« on: October 18, 2009, 12:46:31 PM »
My deepest sympathies to you and Jim's family. The world will be lacking without him.
I have attached some thoughts i wrote about Jim in my blog:
I was deeply grieved to hear that a friend and supporter passed away. Jim Brenholts passed away this past evening. Unfortunately, I don’t have the specifics of his death, and his family is still reeling, but Jim had heart problems for many years leading up to his death.
Jim was, for all intensive purposes, the catalyst for my musical career. Back in 2000, i was introduced to Jim. He was already a fervent supporter of ambient/space music. When he heard my first musical endeavors (The Darker Space) he became completely engaged and immediately began helping me to network within the community. He introduced me to artist and engineer Robert Rich, who ultimately mastered the CD and helped me to get in touch with Tony Gerber at Spaceformusic.com, who published it. Throughout the years, Jim was there to support me, enourage me and give frank and objective council on my music and my business efforts. As Ben, Daniel and I started Lotuspike, as we produced and promoted live ambient music concerts, Jim was there to lend a hand however he could.
Jim was also an active reviewer. He was always one of the first to review my CDs, as well as the releases of Lotupike. And not just us, Jim was a a noted reviewer across the community. Everyone looked forward to reading his reviews and there is hardly an ambient artists’ site out there that does not have at least one of Jim’s reviews represented on it.
In later years, Jim became an explorer and creator of ambient soundscapes himself, recording under the moniker Rigel Orionis, Jim established himself as competent artist as well as passionate listener and reviewer.
If it hadn’t been for Jim, I don’t know that my musical path would have gelled the way that it has. That I would have met half of the people with whom I’ve collaborated and made friendships over the years. I regret that we lost contact over later years, as I relocated across the country and our lives went their their own directions. Jim was passionate. If you knew him, you we’re a friend to him. He was one of the most compassionate souls I’ve ever known. He loved everyone. Music seemed to be his catalyst for expressing his passions. For his family, his friends and his life’s pursuits.
I don’t know if it’s irony or the turning of the Universe, but one of the last (or possibly THE last) reviews that Jim wrote was for my latest CD, Wanderlust. He emailed it to me a day or so prior to his passing. This obviously has great emotional impact for me. That the man who essentially started my musical career should leave this testament to my work as one of his final comments. I have included the review below.
Jim will be sorely missed. Not just by me, but by a whole community. You have touched so many lives and made a profound impact on a genre of music. Your positive energy, while still part of the universe, will definately be missed on this earthly plane.
Buenos dios, Muchacho.
Terra Ambient - Wanderlust
Jeff Kowal creates deep ambient soundscapes under the nom de plume Terra Ambient. Wanderlust is his third release and it finds Jeff exploring new territories and horizons.
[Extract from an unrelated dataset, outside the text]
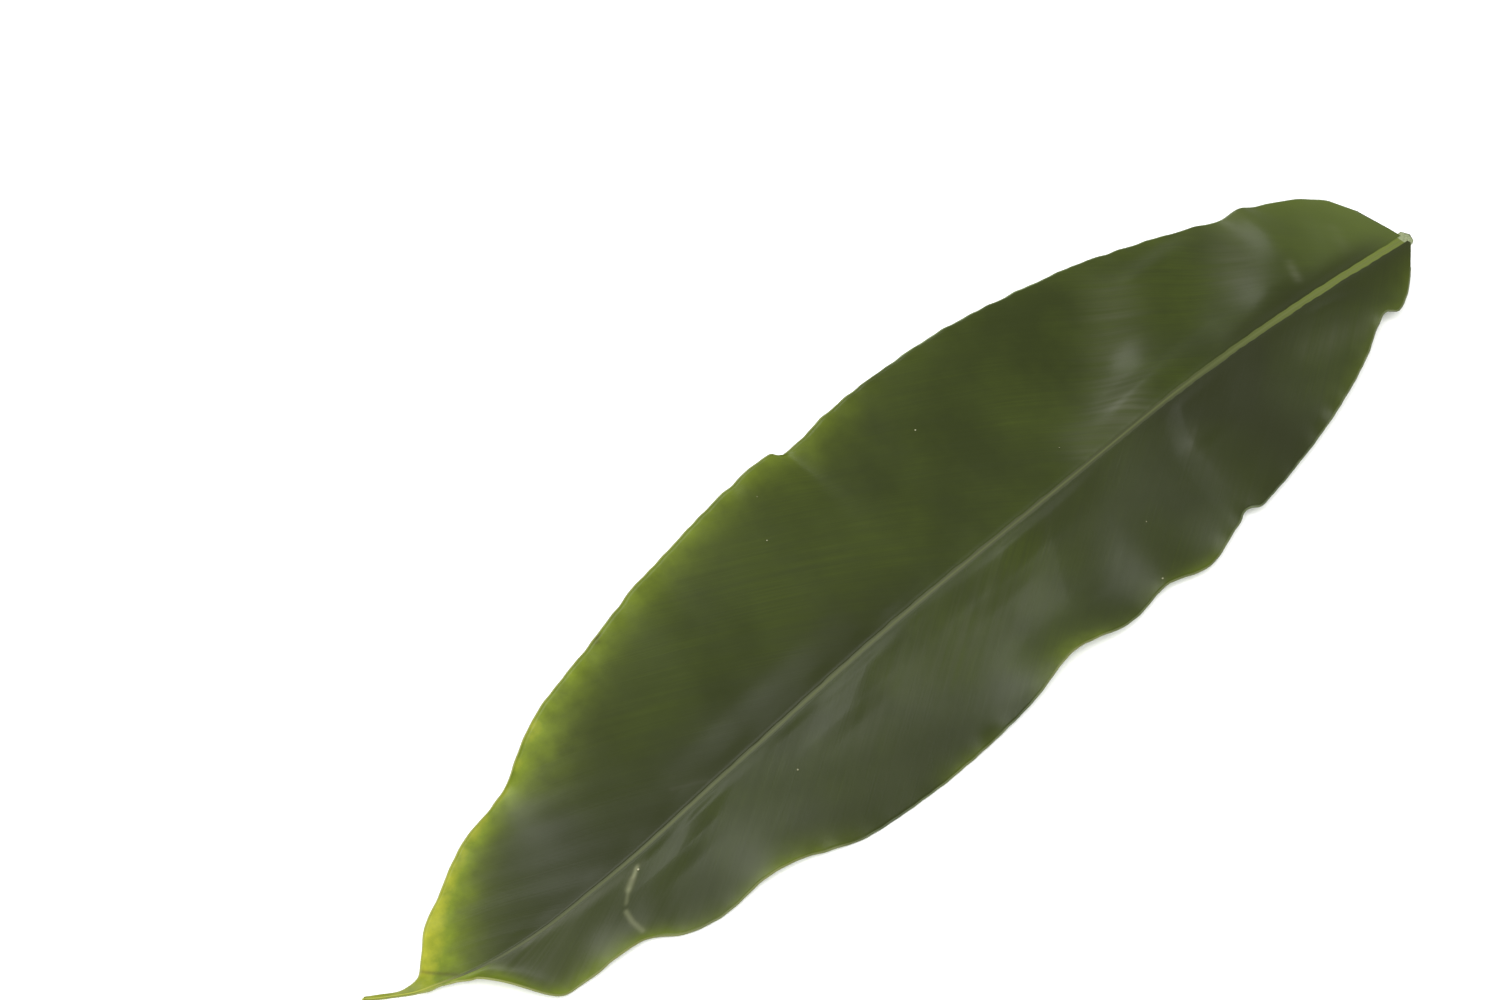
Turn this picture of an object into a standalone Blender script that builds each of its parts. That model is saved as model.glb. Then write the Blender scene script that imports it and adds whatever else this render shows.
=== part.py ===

In his liner notes, Jeff discusses the evolution of the album as a journal for his transitions over a three-year period, including relocation from Pittsburgh to New Mexico. The music became somewhat of a catharsis. He described as “the music that I needed to make.”
Jeff combines drifting passages with overt and subtle rhythms. His atmospheric structures are vast, wide and expansive. They drift around the listening area, transforming it into a meditation chamber.
The disc opens with two pieces that are somewhat more active. They are excellent for hypnotic movement and active meditation. The percussion on the second track approaches and borders on techno but does not cross the line. The rhythms contrast and compliment the atmospheres.
Track three presents deeper atmospheric ambience with strong overtones and eclectic timbres. This is where Jeff absolutely excels. He combines organic textures, desert ambience and tribal timbres to deliver a unique sound that is truly his own.
While this is a musical journal of Jeff’s transitions, it is also a vehicle for private journeys. The flexibility and variety allow for many different experiences, each having its own, well, Wanderlust.
In a relatively short time, Jeff has established himself as one of the top electric ambient masters of the new millennium. He is a true artiste.